Selain itu, data rumah sakit yang terhubung dengan data-data sebelumnya itu juga ikut terungkap. Di antaranya ialah rincian rumah sakit yang meliputi nama, negara, nomor lisensi, alamat dan titik koordinat, hingga nomor telepon dan WA. Selain itu, data terkait rumah sakit lain misalnya nama dokter yang melakukan pengetesan, kapasitas rumah sakit, jenis layanan tes yang diberikan rumah sakit, dan informasi mengenai berapa banyak tes yang dilakukan di rumah sakit tersebut setiap harinya.
Data pribadi pengguna eHAC turut terekspos, yakni rincian pengguna yang meliputi nama lengkap, nomor ponsel, pekerjaan, kewarganegaraan, jenis kelamin, dan lainnya. Tersebar pula nomor KTP (warga Indonesia), paspor dan foto profil, serta informasi lainnya.
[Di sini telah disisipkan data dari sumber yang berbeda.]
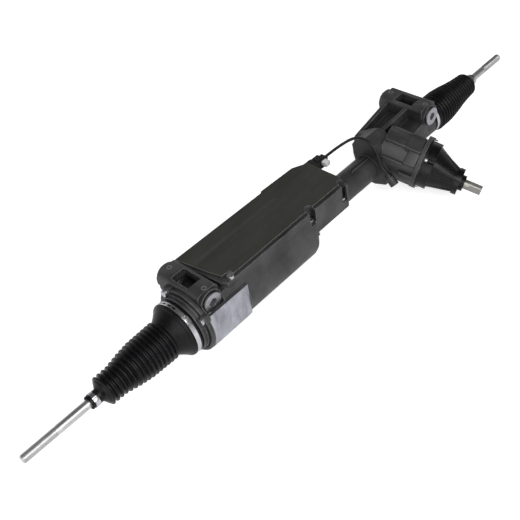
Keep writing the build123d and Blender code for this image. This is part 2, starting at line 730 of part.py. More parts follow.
bush_start = cover_cone_end - 12.0
with BuildPart() as pinion_cover:
    pinion_disc(tower_end, tower_end + cover_flange, flange_radius, Mode.ADD, flange_shift)
    pinion_disc(tower_end, cover_drum_end, cover_radius, Mode.ADD, flange_shift)
    with BuildSketch(pinion_plane(cover_drum_end)) as wide:
        with Locations(flange_shift):
            Circle(cover_radius - 4.5)
    with BuildSketch(pinion_plane(cover_cone_end)) as narrow:
        Circle(cover_tip_radius)
    loft([wide.sketch, narrow.sketch])
    pinion_disc(cover_cone_end, cover_ring_start, cover_tip_radius)
    pinion_disc(cover_ring_start, cover_ring_end, cover_ring_radius)
    for place in screw_places():
        pinion_disc(tower_end + cover_flange, cover_drum_end + 4, screw_notch, Mode.SUBTRACT, place)
    # stiffening ribs down the cone
    for angle in range(20, 380, 45):
        spoke = cover_radius - 5.0 + flange_shift[0] * cos(radians(angle)) + flange_shift[1] * sin(radians(angle))
        with BuildSketch(pinion_side(angle)) as rib:
            with BuildLine():
                Polyline([(cover_drum_end - 1, 20), (cover_drum_end - 1, spoke + 1.2),
                          (cover_ring_start + 1, cover_tip_radius + 1.2), (cover_ring_start + 1, 20)],
                         close=True)
            make_face()
        extrude(rib.sketch, amount=1.0, both=True)
    # hollow inside
    pinion_disc(tower_end, cover_drum_end - cover_wall, cover_radius - cover_wall - 4, Mode.SUBTRACT, flange_shift)
    with BuildSketch(pinion_plane(cover_drum_end - cover_wall)) as wide_room:
        with Locations(flange_shift):
            Circle(cover_radius - 7 - cover_wall)
    with BuildSketch(pinion_plane(bush_start)) as narrow_room:
        Circle(cover_tip_radius - cover_wall)
    loft([wide_room.sketch, narrow_room.sketch], mode=Mode.SUBTRACT)
    pinion_disc(bush_start, cover_ring_end, seal_radius, Mode.SUBTRACT)
keep(pinion_cover, "pinion_cover")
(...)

Tak hanya melibatkan pengguna aplikasi, operator aplikasi eHAC juga ikut terkena imbas. Data operator yang tersebar meliputi nama, nama pengguna di aplikasi, alamat surel, dan sebagainya.
Untuk diketahui, menurut vpnMentor, data yang terekspos tersebut mencapai ukuran sebesar 2 GB yang dalam pengembangannya memanfaatkan alat mesin pencarian Elasticsearch.